──────── Task material ────────
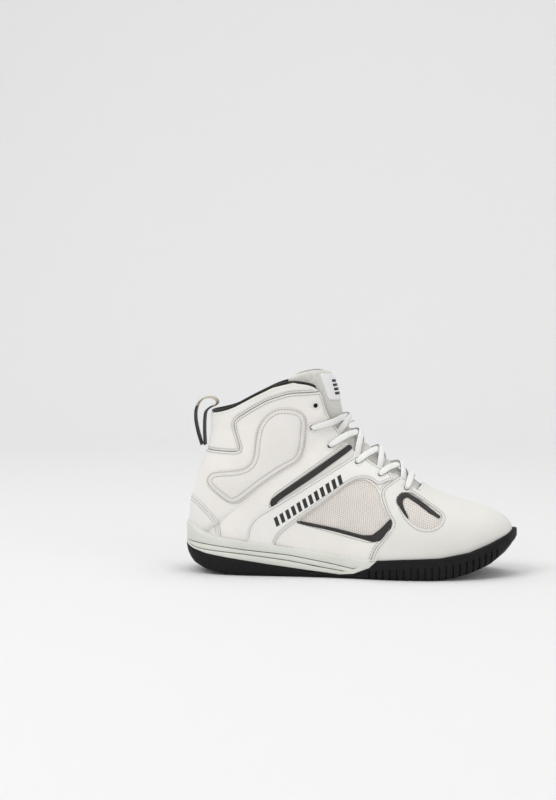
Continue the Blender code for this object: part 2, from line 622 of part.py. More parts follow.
sheet("collar_cover", "smooth_leather", collar_zone, [opening], at=COLLAR_AT, thick=LEATHER)

# ---- Tongue ------------------------------------------------------------------------------------------------
tongue = outline(TONGUE)
sheet("tongue_cover", "suede", [tongue], at=TONGUE_OUT - TONGUE_COVER, thick=TONGUE_COVER)
foam_at = TONGUE_OUT - TONGUE_COVER - GAP - TONGUE_FOAM
sheet("tongue_foam", "foam", [tongue], at=foam_at, thick=TONGUE_FOAM)
sheet("tongue_lining", "lining", [tongue], at=foam_at - GAP - TONGUE_LINING, thick=TONGUE_LINING)
sheet("tongue_label", "label", [outline(TONGUE_LABEL)], at=TONGUE_OUT + GAP, thick=LABEL)

# ---- Sole --------------------------------------------------------------------------------------------------
def plan_stations():
    """Points round the sole's edge, heel to toe on each side, and the outward direction at each."""
    turn = np.linspace(0, math.pi, SOLE_STEPS + 1)
    x = px((152 - 153) / 2) - px(305 / 2) * np.cos(turn)
    found = {}
    for side in (LATERAL, MEDIAL):
        p = np.stack([x, plan_y(x, side)], 1)
        p[0], p[-1] = (px(-153), 0), (px(152), py(6))
        along = np.gradient(p, axis=0)
        along[0], along[-1] = (0, side), (0, -side)
        along /= np.linalg.norm(along, axis=1)[:, None]
        found[side] = p, np.stack([-along[:, 1], along[:, 0]], 1) * side
    return found


EDGE = plan_stations()


def surface_tree(offset):
    points = np.vstack([layer(side, offset) for side in (LATERAL, MEDIAL)])
    faces = np.vstack([TRIANGLES, TRIANGLES + len(GRID)])
    return BVHTree.FromPolygons([Vector(p) for p in points], [tuple(map(int, f)) for f in faces])


def reach_of(tree, p, n, z, start=28.0):
    """How far inside the sole's edge a surface of the upper is, at a height (positive is inwards)."""
    origin = Vector((p[0] - n[0] * start, p[1] - n[1] * start, z))
    hit, _, _, distance = tree.ray_cast(origin, Vector((n[0], n[1], 0)))
    return start - distance if hit else None


def upper_inset(tree, side, k, heights, clearance, unknown=2.0):
    """Distances inside the sole's edge that clear a surface of the upper by a distance, at those heights."""
    (x, y), n = EDGE[side][0][k], EDGE[side][1][k]
    found = [reach_of(tree, (x, y), n, z) for z in heights]
    known = [f for f in found if f is not None]
    if not known:
        return [unknown] * len(heights)
    return [(known[0] if f is None else f) + clearance for f in found]


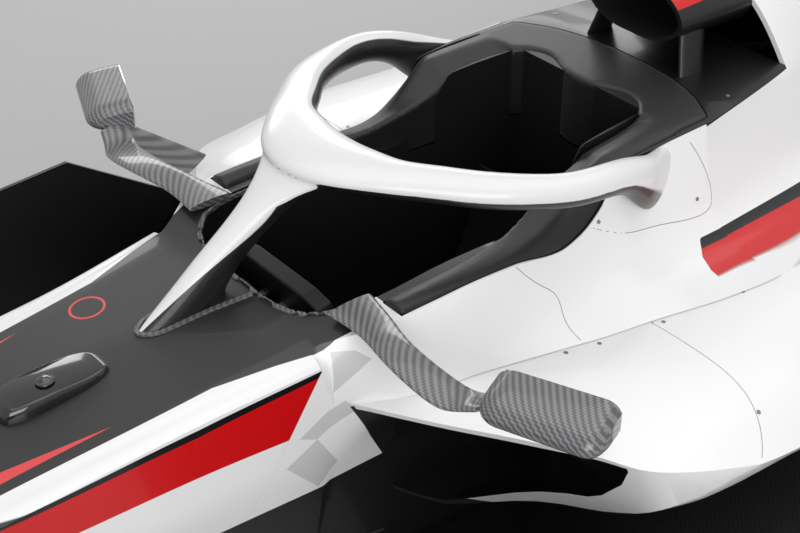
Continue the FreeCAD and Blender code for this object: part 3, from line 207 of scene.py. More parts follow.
────────
**Stated exercise**
Each entry above is to be quoted exactly.

**Written answer**
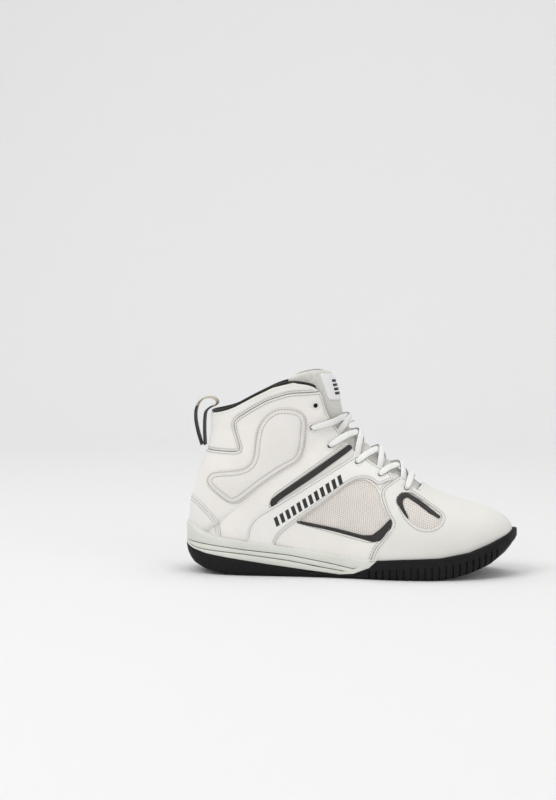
Continue the Blender code for this object: part 2, from line 622 of part.py. More parts follow.
sheet("collar_cover", "smooth_leather", collar_zone, [opening], at=COLLAR_AT, thick=LEATHER)

# ---- Tongue ------------------------------------------------------------------------------------------------
tongue = outline(TONGUE)
sheet("tongue_cover", "suede", [tongue], at=TONGUE_OUT - TONGUE_COVER, thick=TONGUE_COVER)
foam_at = TONGUE_OUT - TONGUE_COVER - GAP - TONGUE_FOAM
sheet("tongue_foam", "foam", [tongue], at=foam_at, thick=TONGUE_FOAM)
sheet("tongue_lining", "lining", [tongue], at=foam_at - GAP - TONGUE_LINING, thick=TONGUE_LINING)
sheet("tongue_label", "label", [outline(TONGUE_LABEL)], at=TONGUE_OUT + GAP, thick=LABEL)

# ---- Sole --------------------------------------------------------------------------------------------------
def plan_stations():
    """Points round the sole's edge, heel to toe on each side, and the outward direction at each."""
    turn = np.linspace(0, math.pi, SOLE_STEPS + 1)
    x = px((152 - 153) / 2) - px(305 / 2) * np.cos(turn)
    found = {}
    for side in (LATERAL, MEDIAL):
        p = np.stack([x, plan_y(x, side)], 1)
        p[0], p[-1] = (px(-153), 0), (px(152), py(6))
        along = np.gradient(p, axis=0)
        along[0], along[-1] = (0, side), (0, -side)
        along /= np.linalg.norm(along, axis=1)[:, None]
        found[side] = p, np.stack([-along[:, 1], along[:, 0]], 1) * side
    return found


EDGE = plan_stations()


def surface_tree(offset):
    points = np.vstack([layer(side, offset) for side in (LATERAL, MEDIAL)])
    faces = np.vstack([TRIANGLES, TRIANGLES + len(GRID)])
    return BVHTree.FromPolygons([Vector(p) for p in points], [tuple(map(int, f)) for f in faces])


def reach_of(tree, p, n, z, start=28.0):
    """How far inside the sole's edge a surface of the upper is, at a height (positive is inwards)."""
    origin = Vector((p[0] - n[0] * start, p[1] - n[1] * start, z))
    hit, _, _, distance = tree.ray_cast(origin, Vector((n[0], n[1], 0)))
    return start - distance if hit else None


def upper_inset(tree, side, k, heights, clearance, unknown=2.0):
    """Distances inside the sole's edge that clear a surface of the upper by a distance, at those heights."""
    (x, y), n = EDGE[side][0][k], EDGE[side][1][k]
    found = [reach_of(tree, (x, y), n, z) for z in heights]
    known = [f for f in found if f is not None]
    if not known:
        return [unknown] * len(heights)
    return [(known[0] if f is None else f) + clearance for f in found]


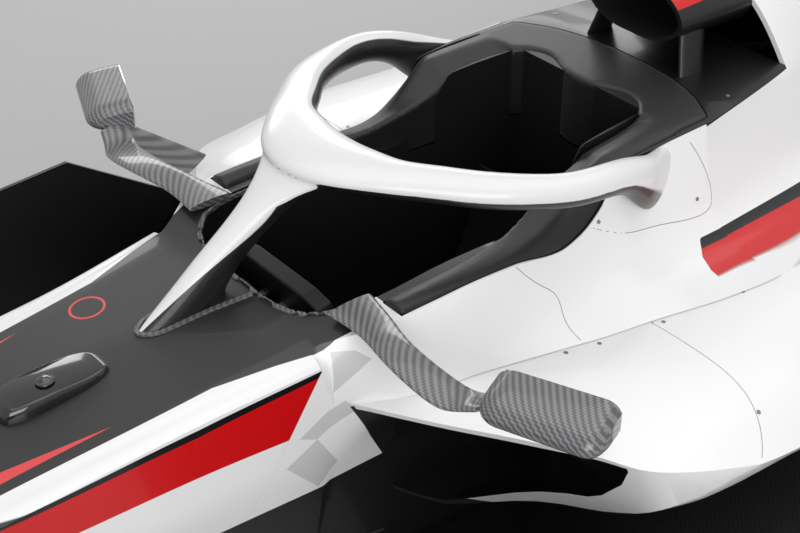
Continue the FreeCAD and Blender code for this object: part 3, from line 207 of scene.py. More parts follow.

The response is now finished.